● **What you will do**: Repeat, exactly as written, every line from the one holding "lid_half(materials)" through the one holding "obj.matrix_world = world". Leave out all other lines.

===== Data segment

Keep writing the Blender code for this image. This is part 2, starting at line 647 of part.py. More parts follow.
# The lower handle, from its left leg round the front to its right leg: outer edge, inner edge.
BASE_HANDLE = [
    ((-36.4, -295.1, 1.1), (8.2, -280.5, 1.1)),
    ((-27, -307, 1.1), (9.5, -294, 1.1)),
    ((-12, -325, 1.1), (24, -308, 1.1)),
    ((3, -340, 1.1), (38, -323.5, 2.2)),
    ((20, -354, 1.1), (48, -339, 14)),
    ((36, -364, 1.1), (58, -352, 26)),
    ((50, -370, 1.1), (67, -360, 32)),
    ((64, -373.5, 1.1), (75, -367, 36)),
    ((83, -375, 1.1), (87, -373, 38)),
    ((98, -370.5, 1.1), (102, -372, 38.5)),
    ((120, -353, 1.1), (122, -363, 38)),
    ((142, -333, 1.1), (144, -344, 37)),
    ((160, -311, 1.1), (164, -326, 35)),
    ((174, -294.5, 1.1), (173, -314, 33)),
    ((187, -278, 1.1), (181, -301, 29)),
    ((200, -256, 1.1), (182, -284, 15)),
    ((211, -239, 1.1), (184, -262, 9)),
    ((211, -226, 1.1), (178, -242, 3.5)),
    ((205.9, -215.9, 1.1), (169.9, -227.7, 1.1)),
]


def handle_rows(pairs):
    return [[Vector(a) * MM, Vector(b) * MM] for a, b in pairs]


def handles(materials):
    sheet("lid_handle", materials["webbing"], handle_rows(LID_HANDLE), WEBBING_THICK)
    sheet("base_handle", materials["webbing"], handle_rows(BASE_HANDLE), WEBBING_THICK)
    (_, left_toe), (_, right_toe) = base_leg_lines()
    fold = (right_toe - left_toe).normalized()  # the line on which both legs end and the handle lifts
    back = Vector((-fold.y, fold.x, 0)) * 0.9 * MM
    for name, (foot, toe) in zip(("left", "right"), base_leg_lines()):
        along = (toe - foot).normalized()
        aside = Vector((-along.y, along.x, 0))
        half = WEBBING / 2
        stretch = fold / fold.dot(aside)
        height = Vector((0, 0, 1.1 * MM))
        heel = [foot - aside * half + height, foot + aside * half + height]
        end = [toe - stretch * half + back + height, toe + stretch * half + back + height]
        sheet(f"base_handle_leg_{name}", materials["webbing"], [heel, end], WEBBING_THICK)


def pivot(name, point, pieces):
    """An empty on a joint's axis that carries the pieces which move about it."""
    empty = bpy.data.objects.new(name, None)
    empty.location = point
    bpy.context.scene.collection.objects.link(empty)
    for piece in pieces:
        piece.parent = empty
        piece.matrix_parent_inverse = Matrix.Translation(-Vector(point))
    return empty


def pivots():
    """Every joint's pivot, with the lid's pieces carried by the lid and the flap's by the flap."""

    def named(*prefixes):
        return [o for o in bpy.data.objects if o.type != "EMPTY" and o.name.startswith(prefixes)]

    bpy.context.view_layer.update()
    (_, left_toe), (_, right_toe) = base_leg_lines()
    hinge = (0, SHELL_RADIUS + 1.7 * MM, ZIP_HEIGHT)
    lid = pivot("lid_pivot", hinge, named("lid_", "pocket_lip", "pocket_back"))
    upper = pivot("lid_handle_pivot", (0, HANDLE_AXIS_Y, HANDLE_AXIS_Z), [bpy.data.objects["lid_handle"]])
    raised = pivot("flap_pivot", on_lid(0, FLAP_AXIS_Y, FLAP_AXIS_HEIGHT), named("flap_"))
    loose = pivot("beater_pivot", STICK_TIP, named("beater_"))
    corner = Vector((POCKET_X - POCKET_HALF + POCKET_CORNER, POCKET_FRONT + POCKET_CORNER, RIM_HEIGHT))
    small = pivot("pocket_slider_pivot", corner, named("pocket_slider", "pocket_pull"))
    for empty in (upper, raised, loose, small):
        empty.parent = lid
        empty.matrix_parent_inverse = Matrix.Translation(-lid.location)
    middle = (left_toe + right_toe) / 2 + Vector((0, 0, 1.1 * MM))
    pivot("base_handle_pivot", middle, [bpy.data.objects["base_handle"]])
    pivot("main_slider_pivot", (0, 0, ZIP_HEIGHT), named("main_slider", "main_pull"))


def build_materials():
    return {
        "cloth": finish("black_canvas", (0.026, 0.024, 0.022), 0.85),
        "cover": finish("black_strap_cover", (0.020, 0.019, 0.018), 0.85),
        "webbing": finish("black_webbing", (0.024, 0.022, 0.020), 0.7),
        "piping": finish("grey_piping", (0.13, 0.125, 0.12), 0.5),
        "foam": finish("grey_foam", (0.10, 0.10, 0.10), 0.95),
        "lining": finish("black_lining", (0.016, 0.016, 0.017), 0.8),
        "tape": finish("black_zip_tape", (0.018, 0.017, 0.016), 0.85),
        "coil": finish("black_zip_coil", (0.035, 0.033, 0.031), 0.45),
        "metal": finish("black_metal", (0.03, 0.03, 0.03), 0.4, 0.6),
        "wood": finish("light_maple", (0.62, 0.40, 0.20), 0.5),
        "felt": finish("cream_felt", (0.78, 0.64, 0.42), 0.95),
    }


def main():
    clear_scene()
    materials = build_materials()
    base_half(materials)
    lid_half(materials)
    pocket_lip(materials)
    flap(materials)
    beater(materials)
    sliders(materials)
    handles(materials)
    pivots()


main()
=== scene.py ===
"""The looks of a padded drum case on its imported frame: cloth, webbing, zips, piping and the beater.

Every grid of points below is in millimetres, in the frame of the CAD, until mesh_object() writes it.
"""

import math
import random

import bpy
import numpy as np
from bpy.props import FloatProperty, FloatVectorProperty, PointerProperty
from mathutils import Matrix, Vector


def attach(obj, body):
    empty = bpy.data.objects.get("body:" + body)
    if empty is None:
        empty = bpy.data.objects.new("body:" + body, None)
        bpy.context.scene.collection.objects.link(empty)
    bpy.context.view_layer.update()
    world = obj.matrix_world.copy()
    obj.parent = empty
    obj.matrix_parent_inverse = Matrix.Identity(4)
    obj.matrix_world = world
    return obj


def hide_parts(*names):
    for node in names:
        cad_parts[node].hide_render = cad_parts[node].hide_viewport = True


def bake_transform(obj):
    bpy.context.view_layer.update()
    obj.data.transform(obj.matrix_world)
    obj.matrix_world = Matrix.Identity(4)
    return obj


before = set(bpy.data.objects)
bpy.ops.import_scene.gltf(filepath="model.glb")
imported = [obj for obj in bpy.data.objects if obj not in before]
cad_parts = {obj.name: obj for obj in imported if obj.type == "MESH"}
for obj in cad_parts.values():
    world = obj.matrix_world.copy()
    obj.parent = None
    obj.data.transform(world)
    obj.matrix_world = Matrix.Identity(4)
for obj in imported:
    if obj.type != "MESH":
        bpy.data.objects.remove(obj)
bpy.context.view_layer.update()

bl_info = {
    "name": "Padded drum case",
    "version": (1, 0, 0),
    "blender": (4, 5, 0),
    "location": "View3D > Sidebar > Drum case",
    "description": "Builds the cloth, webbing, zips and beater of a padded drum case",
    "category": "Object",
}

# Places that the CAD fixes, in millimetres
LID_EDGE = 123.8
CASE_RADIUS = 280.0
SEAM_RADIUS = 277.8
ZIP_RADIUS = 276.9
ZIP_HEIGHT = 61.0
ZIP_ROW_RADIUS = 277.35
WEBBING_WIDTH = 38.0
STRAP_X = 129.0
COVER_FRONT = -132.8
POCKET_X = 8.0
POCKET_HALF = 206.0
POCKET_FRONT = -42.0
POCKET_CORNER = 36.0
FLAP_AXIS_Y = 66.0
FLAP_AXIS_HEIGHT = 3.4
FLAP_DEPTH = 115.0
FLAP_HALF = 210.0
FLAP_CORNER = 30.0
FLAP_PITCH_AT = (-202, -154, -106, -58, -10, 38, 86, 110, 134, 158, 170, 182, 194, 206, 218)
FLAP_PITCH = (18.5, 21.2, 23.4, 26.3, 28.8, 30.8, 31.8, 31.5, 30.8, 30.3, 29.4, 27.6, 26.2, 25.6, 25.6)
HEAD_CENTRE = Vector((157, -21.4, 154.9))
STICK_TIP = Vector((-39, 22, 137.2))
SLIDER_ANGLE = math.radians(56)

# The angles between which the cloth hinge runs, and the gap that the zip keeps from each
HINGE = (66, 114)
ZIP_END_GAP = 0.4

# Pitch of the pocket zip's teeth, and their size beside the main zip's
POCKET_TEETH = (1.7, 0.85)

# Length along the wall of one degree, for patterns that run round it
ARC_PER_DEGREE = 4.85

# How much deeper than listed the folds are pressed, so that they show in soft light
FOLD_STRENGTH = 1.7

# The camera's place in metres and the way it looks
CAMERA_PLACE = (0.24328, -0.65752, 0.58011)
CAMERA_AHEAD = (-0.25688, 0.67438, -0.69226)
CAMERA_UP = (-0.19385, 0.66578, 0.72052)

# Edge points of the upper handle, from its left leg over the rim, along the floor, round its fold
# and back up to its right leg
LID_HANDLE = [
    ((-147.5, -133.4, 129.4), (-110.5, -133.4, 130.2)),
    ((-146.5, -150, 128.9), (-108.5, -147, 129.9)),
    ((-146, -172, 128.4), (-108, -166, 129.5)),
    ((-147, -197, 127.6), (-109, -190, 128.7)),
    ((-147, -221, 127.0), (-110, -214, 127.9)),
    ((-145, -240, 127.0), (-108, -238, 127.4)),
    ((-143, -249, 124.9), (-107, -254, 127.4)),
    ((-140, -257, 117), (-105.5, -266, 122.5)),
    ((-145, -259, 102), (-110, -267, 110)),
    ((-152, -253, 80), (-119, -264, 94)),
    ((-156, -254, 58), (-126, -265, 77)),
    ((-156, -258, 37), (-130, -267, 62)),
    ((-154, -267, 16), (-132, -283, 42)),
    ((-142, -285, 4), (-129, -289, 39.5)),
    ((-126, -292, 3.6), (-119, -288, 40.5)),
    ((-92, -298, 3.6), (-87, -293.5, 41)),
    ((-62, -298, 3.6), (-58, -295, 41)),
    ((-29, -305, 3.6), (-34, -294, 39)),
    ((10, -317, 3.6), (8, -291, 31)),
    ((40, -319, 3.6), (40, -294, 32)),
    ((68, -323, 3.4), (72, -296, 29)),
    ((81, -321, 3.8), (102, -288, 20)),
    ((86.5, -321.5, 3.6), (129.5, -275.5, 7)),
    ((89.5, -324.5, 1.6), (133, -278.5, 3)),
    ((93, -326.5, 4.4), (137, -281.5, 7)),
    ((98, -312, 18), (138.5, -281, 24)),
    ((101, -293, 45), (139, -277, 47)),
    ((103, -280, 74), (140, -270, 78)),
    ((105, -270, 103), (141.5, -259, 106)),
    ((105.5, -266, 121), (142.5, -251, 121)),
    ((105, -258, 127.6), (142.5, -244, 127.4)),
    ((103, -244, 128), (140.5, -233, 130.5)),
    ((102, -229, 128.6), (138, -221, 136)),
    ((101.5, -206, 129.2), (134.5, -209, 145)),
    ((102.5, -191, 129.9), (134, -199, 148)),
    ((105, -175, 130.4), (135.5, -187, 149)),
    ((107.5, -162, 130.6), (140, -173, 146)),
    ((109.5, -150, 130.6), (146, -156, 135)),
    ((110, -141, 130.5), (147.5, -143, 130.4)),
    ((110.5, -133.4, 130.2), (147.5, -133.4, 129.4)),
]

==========

● **Written solution**:
    lid_half(materials)
    pocket_lip(materials)
    flap(materials)
    beater(materials)
    sliders(materials)
    handles(materials)
    pivots()


main()
=== scene.py ===
"""The looks of a padded drum case on its imported frame: cloth, webbing, zips, piping and the beater.

Every grid of points below is in millimetres, in the frame of the CAD, until mesh_object() writes it.
"""

import math
import random

import bpy
import numpy as np
from bpy.props import FloatProperty, FloatVectorProperty, PointerProperty
from mathutils import Matrix, Vector


def attach(obj, body):
    empty = bpy.data.objects.get("body:" + body)
    if empty is None:
        empty = bpy.data.objects.new("body:" + body, None)
        bpy.context.scene.collection.objects.link(empty)
    bpy.context.view_layer.update()
    world = obj.matrix_world.copy()
    obj.parent = empty
    obj.matrix_parent_inverse = Matrix.Identity(4)
    obj.matrix_world = world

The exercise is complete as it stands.